Voor die tijd trainde Kasparov de jonge Noor Magnus Carlsen, maar die samenwerking liep op de klippen. Weliswaar bereikte Carlsen de eerste plaats op de wereldranglijst, maar Kasparov was niet tevreden over zijn pupil. Hij vond dat Carlsen te weinig deed aan zelfopoffering. Wereldkampioen worden is een kwestie van hard werken en dat deed Carlsen te weinig.
Hij besluit met:
‘Yasser Seirawan, 51 jaar, werkt aan een come-back. Jarenlang voornamelijk belegd – en verdiend! – waarbij hij af en toe als schaakcommentator optrad. Maar sinds enige tijd speelt hij ook weer. En met succes. Misschien is hij niet meer de schaker die in 1970 de Amerikaanse titel veroverde, maar hij kan het nog steeds. Hij staat zelfs alweer in de top honderd en won onlangs ook nog een toernooitje in Barcelona. De volgende partij viel mij op door de bijzondere slimheid van de zwartspeler.’

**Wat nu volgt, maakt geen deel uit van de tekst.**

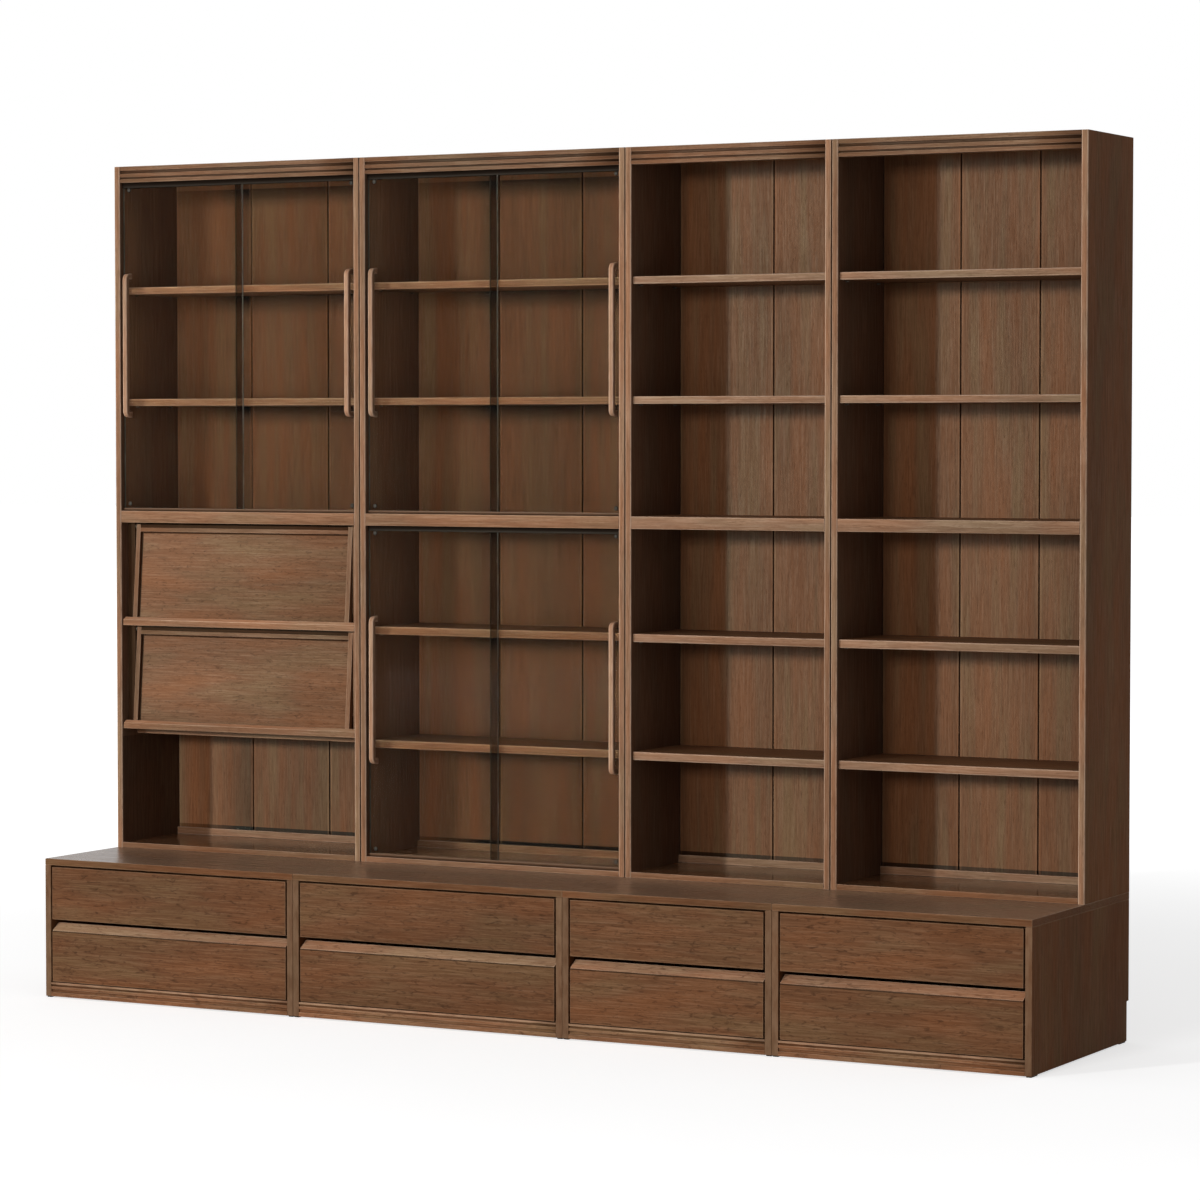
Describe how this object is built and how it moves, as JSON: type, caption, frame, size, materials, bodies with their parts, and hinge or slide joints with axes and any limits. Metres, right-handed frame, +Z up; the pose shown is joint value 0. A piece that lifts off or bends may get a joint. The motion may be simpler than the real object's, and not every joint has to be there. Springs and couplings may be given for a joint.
{
  "type": "bookcase with bottom drawers",
  "caption": "Wide wooden bookcase: shelving with sliding glass doors and tilted display flaps above a deeper base of inset drawers.",
  "frame": {"origin": "middle of the footprint, on the floor", "axes": "+X along the bookcase to the right, +Y from the front to the wall, +Z up"},
  "size_m": [2.8894, 0.65, 2.28],
  "materials": {
    "walnut_stain": "satin dark walnut stain",
    "drawer_lining": "sealed, paler than the fronts",
    "clear_glass": "polished",
    "dark_track": "matt dark brown",
    "grey_plastic": "satin grey",
    "black_pad": "matt black",
    "pin_steel": "brushed"
  },
  "bodies": {
    "carcass": {"base_backs": "walnut_stain", "base_bottoms": "walnut_stain", "base_feet": "black_pad", "base_plinths": "walnut_stain", "base_sides": "walnut_stain", "base_tops": "walnut_stain", "door_tracks": "dark_track", "drawer_runners": "drawer_lining", "flap_hardware": "pin_steel", "hutch_back_boards": "walnut_stain", "hutch_cornices": "walnut_stain", "hutch_floors": "walnut_stain", "hutch_foot_strips": "walnut_stain", "hutch_middle_shelves": "walnut_stain", "hutch_shelves_1": "walnut_stain", "hutch_shelves_2": "walnut_stain", "hutch_shelves_3": "walnut_stain", "hutch_shelves_4": "walnut_stain", "hutch_sides_left": "walnut_stain", "hutch_sides_right": "walnut_stain", "hutch_tops": "walnut_stain", "shelf_pins": "pin_steel"},
    "lower_drawer_1": {"drawer_front_lower_1": "walnut_stain", "drawer_box_lower_1": "drawer_lining"},
    "upper_drawer_1": {"drawer_front_upper_1": "walnut_stain", "drawer_box_upper_1": "drawer_lining"},
    "lower_drawer_2": {"drawer_front_lower_2": "walnut_stain", "drawer_box_lower_2": "drawer_lining"},
    "upper_drawer_2": {"drawer_front_upper_2": "walnut_stain", "drawer_box_upper_2": "drawer_lining"},
    "lower_drawer_3": {"drawer_front_lower_3": "walnut_stain", "drawer_box_lower_3": "drawer_lining"},
    "upper_drawer_3": {"drawer_front_upper_3": "walnut_stain", "drawer_box_upper_3": "drawer_lining"},
    "lower_drawer_4": {"drawer_front_lower_4": "walnut_stain", "drawer_box_lower_4": "drawer_lining"},
    "upper_drawer_4": {"drawer_front_upper_4": "walnut_stain", "drawer_box_upper_4": "drawer_lining"},
    "door_upper_1_left": {"door_upper_1_left_glass": "clear_glass", "door_upper_1_left_handle": "walnut_stain", "door_upper_1_left_bumpers": "grey_plastic"},
    "door_upper_1_right": {"door_upper_1_right_glass": "clear_glass", "door_upper_1_right_handle": "walnut_stain", "door_upper_1_right_bumpers": "grey_plastic"},
    "door_upper_2_left": {"door_upper_2_left_glass": "clear_glass", "door_upper_2_left_handle": "walnut_stain", "door_upper_2_left_bumpers": "grey_plastic"},
    "door_upper_2_right": {"door_upper_2_right_glass": "clear_glass", "door_upper_2_right_handle": "walnut_stain", "door_upper_2_right_bumpers": "grey_plastic"},
    "door_lower_2_left": {"door_lower_2_left_glass": "clear_glass", "door_lower_2_left_handle": "walnut_stain", "door_lower_2_left_bumpers": "grey_plastic"},
    "door_lower_2_right": {"door_lower_2_right_glass": "clear_glass", "door_lower_2_right_handle": "walnut_stain", "door_lower_2_right_bumpers": "grey_plastic"},
    "flap_1": {"flap_1_frame": "walnut_stain", "flap_1_panel": "walnut_stain"},
    "flap_2": {"flap_2_frame": "walnut_stain", "flap_2_panel": "walnut_stain"}
  },
  "joints": [
    {"name": "lower_drawer_1_slide", "type": "slide", "parent": "carcass", "child": "lower_drawer_1", "axis": [0, -1, 0], "range_m": [0, 0.4]},
    {"name": "upper_drawer_1_slide", "type": "slide", "parent": "carcass", "child": "upper_drawer_1", "axis": [0, -1, 0], "range_m": [0, 0.4]},
    {"name": "lower_drawer_2_slide", "type": "slide", "parent": "carcass", "child": "lower_drawer_2", "axis": [0, -1, 0], "range_m": [0, 0.4]},
    {"name": "upper_drawer_2_slide", "type": "slide", "parent": "carcass", "child": "upper_drawer_2", "axis": [0, -1, 0], "range_m": [0, 0.4]},
    {"name": "lower_drawer_3_slide", "type": "slide", "parent": "carcass", "child": "lower_drawer_3", "axis": [0, -1, 0], "range_m": [0, 0.4]},
    {"name": "upper_drawer_3_slide", "type": "slide", "parent": "carcass", "child": "upper_drawer_3", "axis": [0, -1, 0], "range_m": [0, 0.4]},
    {"name": "lower_drawer_4_slide", "type": "slide", "parent": "carcass", "child": "lower_drawer_4", "axis": [0, -1, 0], "range_m": [0, 0.4]},
    {"name": "upper_drawer_4_slide", "type": "slide", "parent": "carcass", "child": "upper_drawer_4", "axis": [0, -1, 0], "range_m": [0, 0.4]},
    {"name": "door_upper_1_left_slide", "type": "slide", "parent": "carcass", "child": "door_upper_1_left", "axis": [1, 0, 0], "range_m": [0, 0.325]},
    {"name": "door_upper_1_right_slide", "type": "slide", "parent": "carcass", "child": "door_upper_1_right", "axis": [1, 0, 0], "range_m": [-0.325, 0]},
    {"name": "door_upper_2_left_slide", "type": "slide", "parent": "carcass", "child": "door_upper_2_left", "axis": [1, 0, 0], "range_m": [0, 0.325]},
    {"name": "door_upper_2_right_slide", "type": "slide", "parent": "carcass", "child": "door_upper_2_right", "axis": [1, 0, 0], "range_m": [-0.325, 0]},
    {"name": "door_lower_2_left_slide", "type": "slide", "parent": "carcass", "child": "door_lower_2_left", "axis": [1, 0, 0], "range_m": [0, 0.325]},
    {"name": "door_lower_2_right_slide", "type": "slide", "parent": "carcass", "child": "door_lower_2_right", "axis": [1, 0, 0], "range_m": [-0.325, 0]},
    {"name": "flap_1_hinge", "type": "hinge", "parent": "carcass", "child": "flap_1", "pos_m": [-1.045, 0.057, 1.279], "axis": [-1, 0, 0], "range_deg": [0, 80]},
    {"name": "flap_2_hinge", "type": "hinge", "parent": "carcass", "child": "flap_2", "pos_m": [-1.045, 0.057, 0.992], "axis": [-1, 0, 0], "range_deg": [0, 80]}
  ]
}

Hij behandelt de partijen Anand – Mamedyarov, Mamedyarov – Anand en Oms Pallisse – Seirawan.
Rini Kuijf
Uit zijn rubriek ‘Dagschaak’ opgave A5626 voor beginners en B5626 voor gevorderden.

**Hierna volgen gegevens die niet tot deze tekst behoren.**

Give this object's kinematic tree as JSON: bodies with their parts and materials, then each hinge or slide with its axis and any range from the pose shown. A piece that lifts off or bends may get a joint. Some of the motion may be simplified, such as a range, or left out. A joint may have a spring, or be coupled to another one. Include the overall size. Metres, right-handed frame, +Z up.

Gert Ligterink, 9 november 2011
Zijn e-column ‘ Verliefd’ begint met :
Het spreekt vanzelf dat het Hoogovenstoernooi regelmatig ter sprake komt in Zwart op Wit, de schitterende autobiografie van Paul van der Sterren. Zeventien keer speelde hij in een van de invitatiegroepen en ook de kandidatenmatch tegen Gata Kamsky, het hoogtepunt van zijn carrière, vond plaats in Wijk aan Zee.
De gelukkigste herinnering bewaart Van der Sterren aan het toernooi in 1977, toen hij voor het eerst meedeed in de Meestergroep. Het ging geweldig: hij eindigde op de tweede plaats, anderhalf punt achter de ontembare Viktor Kupreichik maar ook anderhalf punt voor op de rest van het veld. Twee ronden voor het eind had hij zijn eerste meesterresultaat behaald.
Het geheim van zijn succes zal niet iedereen kennen: hij zweefde op vleugels van verliefdheid. Van der Sterren beschrijft het mooi: `Op de ochtend van de eerste ronde van het Hoogovenstoernooi steek ik de ontbijtzaal van het onvergetelijke Hotel Kennemerduin diagonaal over en ga aan tafel zitten bij Hanneke van Parreren, deelneemster aan het damestoernooi. De rest is geschiedenis. Ik wist meteen dat zij het was, zij had iets meer tijd nodig, maar kwam uiteindelijk tot dezelfde conclusie, en mijn toernooi kon niet meer kapot.’